Model of electromagnetic signals of Electron phase-space Holes observed by THEMIS

Strong Electron phase-space Holes (EHs) (eΦ / Te ∼> 1, where Φ is the amplitude of the potential associated with an EH, and Te is the local electron temperature) in space plasmas are of particular interest because they are likely generated by nonlinear, energetic behavior such as magnetic reconnection and strong double layers. Andersson et al. [2009, PRL] reported unusual EHs in Earth’s plasma sheet observed by THEMIS that are large in size, moving very fast, and associated with strong potentials.

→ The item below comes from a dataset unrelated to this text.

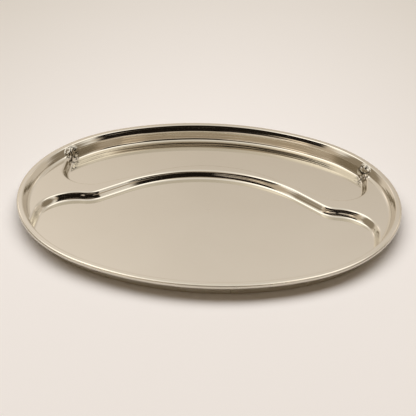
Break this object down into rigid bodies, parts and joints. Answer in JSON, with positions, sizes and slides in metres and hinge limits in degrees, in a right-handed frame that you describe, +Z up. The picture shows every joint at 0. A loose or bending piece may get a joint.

These characteristics of EHs are derived from the large-amplitude electric field signals δE as well as the magnetic field signals δB associated with these EHs. The perpendicular magnetic field signals δB⊥ are interpreted as being primarily from the Lorentz transformation of the BGK electric fields of EHs from the EH rest frame to the spacecraft frame, while the parallel magnetic field signals δB∥ come from the δE × B0 drift of electrons. Based on this interpretation, a model of EHs is constructed which shows that δB∥ depends on the local plasma density n0, the ambient magnetic field B0, and the shape of the EH. A statistical study of EHs supports that interpretation and shows that most EHs have perpendicular sizes a few times their parallel sizes, but some EHs likely have spherical shapes in the burst reported by Andersson et al. [2009, PRL]. Because strong EHs are likely related to nonlinear, energetic behavior in space, such as magnetic reconnection and double layers, we believe it is important to study their generation mechanism in order to reveal both their possible sources and the relation between the characteristics of strong EHs and their sources.